Account:- see Current account

Accountant in Bankruptcy:-

This is the person who has responsibility for administering the process of personal bankruptcy and corporate insolvencies in Scotland.

Administration order:-

This is not used in Scotland. It is a process in court in England and Wales.

Advocate:-

An advocate in Scotland provides specialist legal representation and opinions on civil and criminal matters.

Arrears:-

This is the term used for money that you owe. You may come across it if you owe rent or council tax.

Arrestment:-

This is the term used to describe the legal position if your money or goods are in the control of a ‘third’ party, for example, a bank and the creditor that you owe money to puts a warrant in place to stop you being able to get access to the funds or goods.

Assets:-

These are things you own, like your home or a car. If you’re in debt, you might have to sell assets.

Attachment:-

This is the term used to describe the legal position when a creditor can ‘freeze’ the goods of someone that owes money. The creditor can then sell the goods at an auction and keep the money owed.

Bailliffs:-

These are court officials in England and Wales not Scotland. See Sheriff officers.

Balance:-

This is the amount of money you have in your account at any particular time or which you owe on your credit or store card. It’s shown on your statement.

Bank charges:-

Banks and building societies charge for some services. You must be given details of the charges before you open an account with the bank or building society.

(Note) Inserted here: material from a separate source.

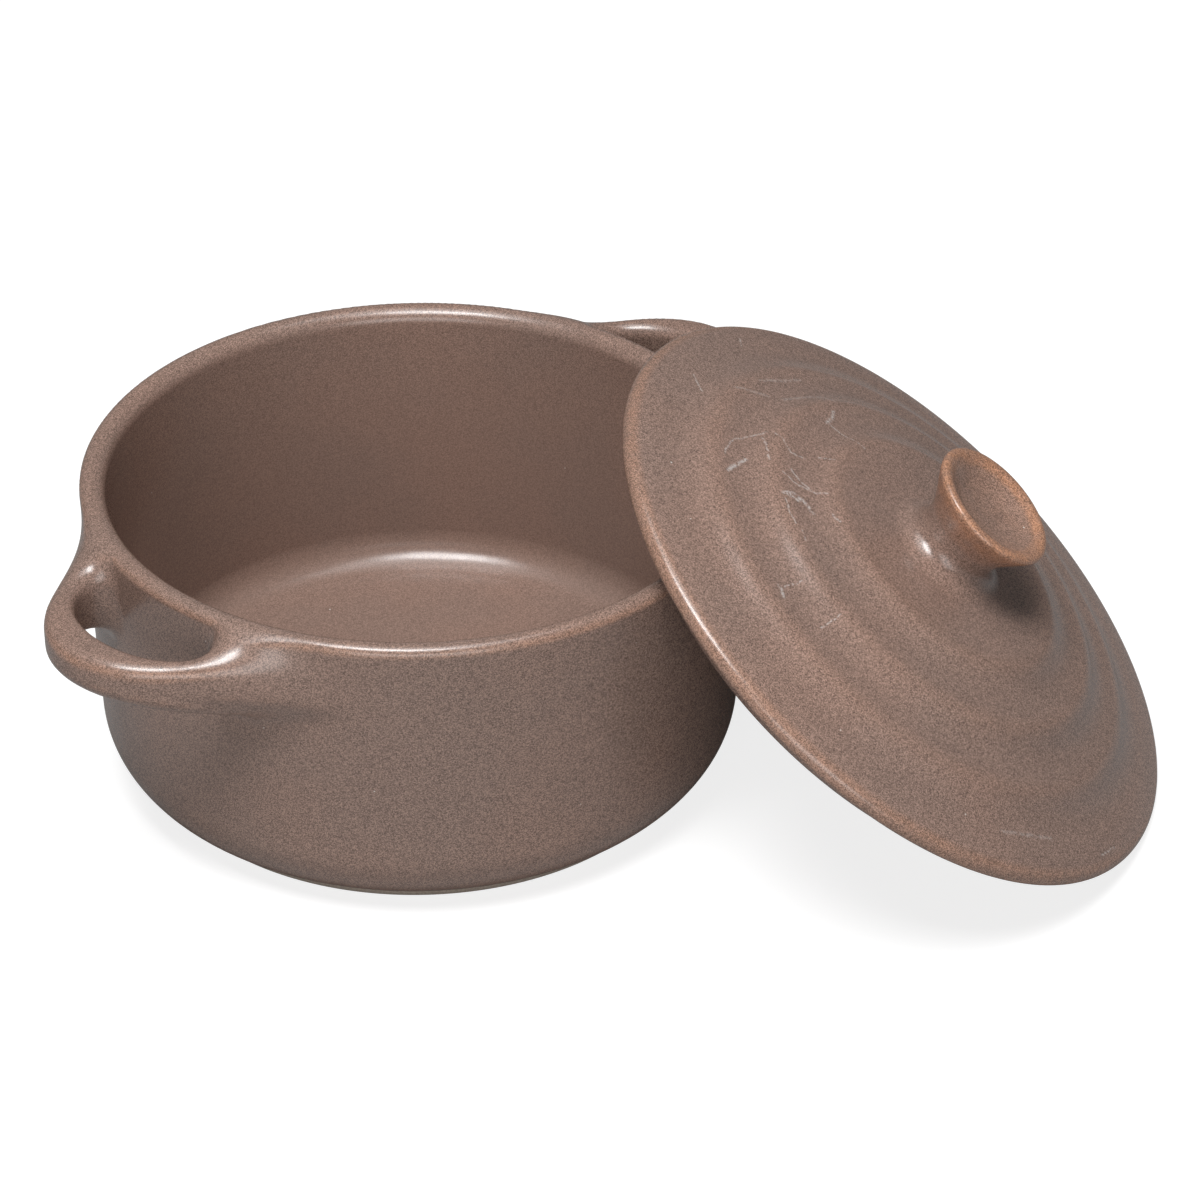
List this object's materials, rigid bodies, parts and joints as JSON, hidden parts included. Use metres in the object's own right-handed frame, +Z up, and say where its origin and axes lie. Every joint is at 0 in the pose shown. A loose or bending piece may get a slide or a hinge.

Bankruptcy:- called Sequestration in Scotland

This is a court order that you or your creditors (only if a certain amount is owed) can apply for. It has serious consequences. When you are declared bankrupt you have to hand over a lot of your possessions that can be sold, including your home, if owned wholly or jointly, to a trustee. It is likely that it will be sold but the court does have to take a number of issues into consideration.

A company can also be made bankrupt and will be declared insolvent.

Barrister:-

This is a name for a lawyer in the higher courts in England and Wales not Scotland. In Scotland the higher courts have advocates and solicitor Advocates.

Benefits:-

Some social security benefits depend on how much income and savings you have. These are called means-tested benefits. Other benefits don’t depend on your income and savings. These are called non-means-tested benefits.

Benefit overpayments:-

When you have been paid too much benefit this is called an overpayment. It should be treated as a non-priority debt.

Binding:-

This is a term normally used about an agreement because it cannot be legally avoided or stopped.

Budget:-

If you’ve got debts, you'll need to work out if you've got enough money to pay what you owe. To do this, you will need to work out how much money you've got coming into your household and how much you need to spend. This is called your budget.

Capitalising mortgage arrears:-

You might be able to clear your mortgage arrears by adding the money you owe to your capital (the amount you borrowed) and paying it back over the remaining period of the mortgage. This is known as capitalising the arrears.

Charge cards:-

When you have a charge card, you have to pay off the amount you borrow in full at the end of the agreed period, usually each month. Interest is not charged on the amount you borrow but you may have to pay an annual fee for the card. An example is American Express.

Cheques:-

A cheque is a written instruction from you to your bank or building society. It authorises payment from your account to whoever is named on the cheque (called the payee).

Cheque cashers:-

These are companies where you can take a cheque and exchange it for money. You will be charged a fee for this service.

Conditional sale:-

This is a way of borrowing, similar to hire purchase. You buy goods on credit and pay for them in instalments. Usually, you won't actually own the goods until you've made the last payment. If you fall behind with the payments, the credit lender may be able to take the goods back (repossess them).

Consolidation loan:-

A consolidation loan is a single loan which can be used to pay off all your debts and leave you with one monthly payment to this loan.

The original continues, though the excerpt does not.